> **Job**
Only the lines from the one containing "front_pin_ring();" through the one containing "for node in" are wanted. Give them again exactly, both ends included.
»»
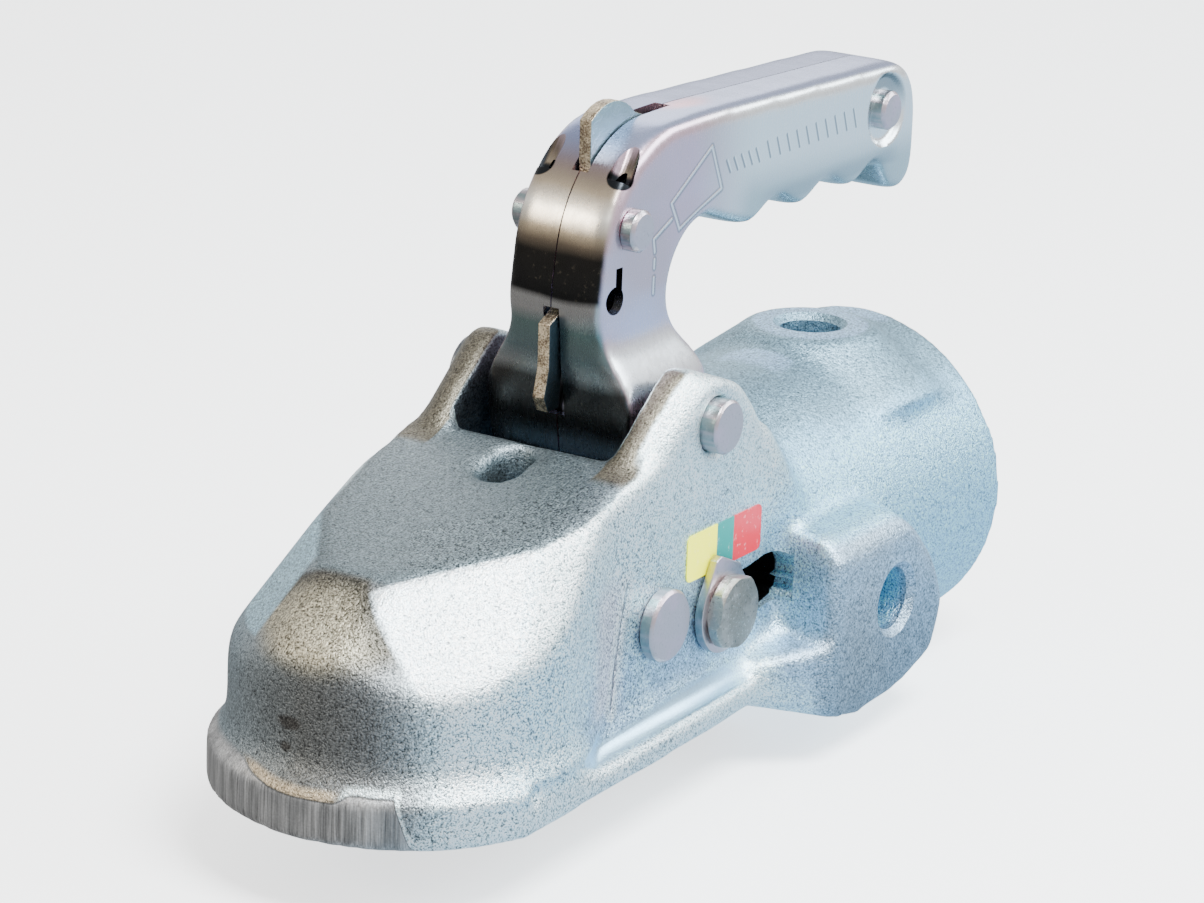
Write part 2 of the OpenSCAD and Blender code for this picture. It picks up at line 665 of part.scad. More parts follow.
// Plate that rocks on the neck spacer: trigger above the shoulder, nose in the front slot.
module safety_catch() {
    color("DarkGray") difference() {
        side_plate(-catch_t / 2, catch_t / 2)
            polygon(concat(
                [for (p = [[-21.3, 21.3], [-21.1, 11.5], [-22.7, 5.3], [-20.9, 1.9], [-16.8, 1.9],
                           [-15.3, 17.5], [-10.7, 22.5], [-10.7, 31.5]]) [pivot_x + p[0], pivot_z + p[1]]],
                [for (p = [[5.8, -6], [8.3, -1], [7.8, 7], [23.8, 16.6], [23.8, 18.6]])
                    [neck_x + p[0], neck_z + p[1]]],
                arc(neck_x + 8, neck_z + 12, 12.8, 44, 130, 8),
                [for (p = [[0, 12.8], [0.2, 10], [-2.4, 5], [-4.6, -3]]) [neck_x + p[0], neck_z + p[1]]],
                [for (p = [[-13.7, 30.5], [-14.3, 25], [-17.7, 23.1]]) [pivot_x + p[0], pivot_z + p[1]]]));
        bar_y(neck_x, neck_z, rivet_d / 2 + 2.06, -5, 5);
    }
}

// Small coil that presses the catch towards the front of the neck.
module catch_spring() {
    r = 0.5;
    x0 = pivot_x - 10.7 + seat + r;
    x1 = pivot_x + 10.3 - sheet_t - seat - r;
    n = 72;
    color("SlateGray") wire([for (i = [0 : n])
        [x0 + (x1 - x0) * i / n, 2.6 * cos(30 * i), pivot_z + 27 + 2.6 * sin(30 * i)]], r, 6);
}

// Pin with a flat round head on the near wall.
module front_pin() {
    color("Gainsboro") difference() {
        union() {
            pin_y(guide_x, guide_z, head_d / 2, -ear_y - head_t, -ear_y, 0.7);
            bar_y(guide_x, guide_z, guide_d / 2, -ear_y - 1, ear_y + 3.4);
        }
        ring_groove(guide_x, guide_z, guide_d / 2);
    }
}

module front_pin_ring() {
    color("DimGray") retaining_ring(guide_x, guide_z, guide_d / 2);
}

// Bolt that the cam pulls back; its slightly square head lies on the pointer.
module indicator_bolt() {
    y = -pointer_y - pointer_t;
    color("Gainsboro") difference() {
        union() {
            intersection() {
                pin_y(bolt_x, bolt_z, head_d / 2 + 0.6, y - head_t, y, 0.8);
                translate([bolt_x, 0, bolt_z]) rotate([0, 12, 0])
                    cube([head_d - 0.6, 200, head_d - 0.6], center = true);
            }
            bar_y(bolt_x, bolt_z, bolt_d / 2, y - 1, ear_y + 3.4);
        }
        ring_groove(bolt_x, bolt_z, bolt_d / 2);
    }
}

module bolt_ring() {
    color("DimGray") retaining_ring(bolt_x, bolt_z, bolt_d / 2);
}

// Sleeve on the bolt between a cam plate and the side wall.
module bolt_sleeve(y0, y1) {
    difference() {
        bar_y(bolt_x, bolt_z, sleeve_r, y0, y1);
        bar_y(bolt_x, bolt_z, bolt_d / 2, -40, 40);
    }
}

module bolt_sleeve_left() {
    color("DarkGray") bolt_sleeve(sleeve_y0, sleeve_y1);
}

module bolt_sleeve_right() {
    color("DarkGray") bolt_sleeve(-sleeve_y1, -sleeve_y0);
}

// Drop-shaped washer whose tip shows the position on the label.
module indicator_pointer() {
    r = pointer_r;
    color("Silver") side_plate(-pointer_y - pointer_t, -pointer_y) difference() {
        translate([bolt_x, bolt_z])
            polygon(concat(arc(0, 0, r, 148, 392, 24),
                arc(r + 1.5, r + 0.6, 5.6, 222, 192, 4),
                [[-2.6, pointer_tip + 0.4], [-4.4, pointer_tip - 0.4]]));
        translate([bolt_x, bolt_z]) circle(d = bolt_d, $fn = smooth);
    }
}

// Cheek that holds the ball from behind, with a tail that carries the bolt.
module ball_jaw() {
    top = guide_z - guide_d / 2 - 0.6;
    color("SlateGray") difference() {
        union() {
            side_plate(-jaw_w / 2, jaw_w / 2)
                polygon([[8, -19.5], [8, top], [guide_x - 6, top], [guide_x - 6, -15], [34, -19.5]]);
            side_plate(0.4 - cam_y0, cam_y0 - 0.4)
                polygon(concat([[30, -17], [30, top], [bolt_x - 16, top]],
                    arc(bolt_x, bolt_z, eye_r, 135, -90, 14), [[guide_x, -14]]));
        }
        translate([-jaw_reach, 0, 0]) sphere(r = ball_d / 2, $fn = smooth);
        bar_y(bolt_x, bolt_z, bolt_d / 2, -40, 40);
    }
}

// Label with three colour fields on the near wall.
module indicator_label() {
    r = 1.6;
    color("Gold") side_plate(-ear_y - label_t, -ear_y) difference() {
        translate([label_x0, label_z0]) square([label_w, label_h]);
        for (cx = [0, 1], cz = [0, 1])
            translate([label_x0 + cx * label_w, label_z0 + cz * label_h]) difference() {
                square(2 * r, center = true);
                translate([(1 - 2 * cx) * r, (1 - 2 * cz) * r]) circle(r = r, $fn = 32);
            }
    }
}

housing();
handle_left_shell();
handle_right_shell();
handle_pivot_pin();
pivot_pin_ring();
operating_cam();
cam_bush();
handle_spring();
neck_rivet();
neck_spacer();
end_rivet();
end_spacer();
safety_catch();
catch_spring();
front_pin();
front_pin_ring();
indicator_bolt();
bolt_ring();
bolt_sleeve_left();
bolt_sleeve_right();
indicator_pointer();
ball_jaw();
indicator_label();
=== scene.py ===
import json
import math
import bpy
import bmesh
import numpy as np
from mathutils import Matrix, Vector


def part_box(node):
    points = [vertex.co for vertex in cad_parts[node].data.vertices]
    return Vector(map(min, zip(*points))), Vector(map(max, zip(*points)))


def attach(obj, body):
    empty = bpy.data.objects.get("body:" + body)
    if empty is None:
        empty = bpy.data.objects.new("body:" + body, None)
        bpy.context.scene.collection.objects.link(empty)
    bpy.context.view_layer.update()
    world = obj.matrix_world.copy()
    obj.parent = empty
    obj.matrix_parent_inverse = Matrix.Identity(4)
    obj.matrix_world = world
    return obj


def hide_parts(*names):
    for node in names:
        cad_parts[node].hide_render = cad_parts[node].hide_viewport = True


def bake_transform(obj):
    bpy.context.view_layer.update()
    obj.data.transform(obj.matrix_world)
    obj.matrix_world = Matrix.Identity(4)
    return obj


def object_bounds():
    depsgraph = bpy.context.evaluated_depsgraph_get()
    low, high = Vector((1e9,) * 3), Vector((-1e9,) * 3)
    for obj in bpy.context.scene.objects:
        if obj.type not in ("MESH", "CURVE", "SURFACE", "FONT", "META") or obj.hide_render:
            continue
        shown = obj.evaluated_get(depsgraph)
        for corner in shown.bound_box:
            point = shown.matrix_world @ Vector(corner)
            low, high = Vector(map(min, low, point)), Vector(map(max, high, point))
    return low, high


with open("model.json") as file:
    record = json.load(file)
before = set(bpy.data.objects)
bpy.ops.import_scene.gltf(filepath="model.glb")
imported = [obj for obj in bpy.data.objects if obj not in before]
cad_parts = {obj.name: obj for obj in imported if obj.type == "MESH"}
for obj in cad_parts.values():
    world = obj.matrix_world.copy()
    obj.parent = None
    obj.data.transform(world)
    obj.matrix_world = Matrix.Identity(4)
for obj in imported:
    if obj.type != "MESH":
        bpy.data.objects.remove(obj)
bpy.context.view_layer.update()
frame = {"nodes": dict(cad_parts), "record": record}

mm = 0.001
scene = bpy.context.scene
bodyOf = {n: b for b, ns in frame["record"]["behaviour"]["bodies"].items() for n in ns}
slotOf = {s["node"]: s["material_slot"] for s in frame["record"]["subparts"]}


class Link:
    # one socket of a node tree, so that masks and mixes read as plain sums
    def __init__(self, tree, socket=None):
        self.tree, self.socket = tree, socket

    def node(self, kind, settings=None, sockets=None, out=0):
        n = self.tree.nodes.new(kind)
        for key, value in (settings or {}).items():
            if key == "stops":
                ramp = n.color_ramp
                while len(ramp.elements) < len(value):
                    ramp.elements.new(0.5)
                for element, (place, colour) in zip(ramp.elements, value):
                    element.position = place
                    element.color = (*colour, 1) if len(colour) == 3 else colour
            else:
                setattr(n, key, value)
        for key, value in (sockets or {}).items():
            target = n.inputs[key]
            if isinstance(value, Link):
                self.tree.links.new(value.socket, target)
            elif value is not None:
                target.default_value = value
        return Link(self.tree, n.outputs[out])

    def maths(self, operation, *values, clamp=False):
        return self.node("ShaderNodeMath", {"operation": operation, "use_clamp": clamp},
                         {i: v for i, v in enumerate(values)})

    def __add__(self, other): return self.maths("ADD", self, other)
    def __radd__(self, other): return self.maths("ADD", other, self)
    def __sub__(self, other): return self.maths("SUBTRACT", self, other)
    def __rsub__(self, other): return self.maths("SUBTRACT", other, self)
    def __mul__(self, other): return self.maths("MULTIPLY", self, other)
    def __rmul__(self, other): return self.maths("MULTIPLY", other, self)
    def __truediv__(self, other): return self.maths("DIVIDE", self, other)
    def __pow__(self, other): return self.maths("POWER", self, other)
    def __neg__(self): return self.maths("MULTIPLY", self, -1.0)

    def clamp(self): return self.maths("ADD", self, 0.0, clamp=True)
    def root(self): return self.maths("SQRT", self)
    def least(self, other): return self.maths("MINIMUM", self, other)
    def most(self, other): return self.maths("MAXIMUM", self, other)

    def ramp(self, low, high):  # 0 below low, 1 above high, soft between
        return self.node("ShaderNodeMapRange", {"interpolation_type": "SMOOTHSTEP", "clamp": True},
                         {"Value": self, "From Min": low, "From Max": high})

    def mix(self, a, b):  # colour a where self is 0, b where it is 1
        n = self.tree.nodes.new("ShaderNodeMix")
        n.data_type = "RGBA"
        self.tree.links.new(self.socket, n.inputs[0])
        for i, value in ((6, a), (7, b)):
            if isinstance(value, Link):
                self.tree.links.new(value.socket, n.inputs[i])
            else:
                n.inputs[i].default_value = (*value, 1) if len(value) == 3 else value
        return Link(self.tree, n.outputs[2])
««
> **Correct answer**
front_pin_ring();
indicator_bolt();
bolt_ring();
bolt_sleeve_left();
bolt_sleeve_right();
indicator_pointer();
ball_jaw();
indicator_label();
=== scene.py ===
import json
import math
import bpy
import bmesh
import numpy as np
from mathutils import Matrix, Vector


def part_box(node):
    points = [vertex.co for vertex in cad_parts[node].data.vertices]
    return Vector(map(min, zip(*points))), Vector(map(max, zip(*points)))


def attach(obj, body):
    empty = bpy.data.objects.get("body:" + body)
    if empty is None:
        empty = bpy.data.objects.new("body:" + body, None)
        bpy.context.scene.collection.objects.link(empty)
    bpy.context.view_layer.update()
    world = obj.matrix_world.copy()
    obj.parent = empty
    obj.matrix_parent_inverse = Matrix.Identity(4)
    obj.matrix_world = world
    return obj


def hide_parts(*names):
    for node in names:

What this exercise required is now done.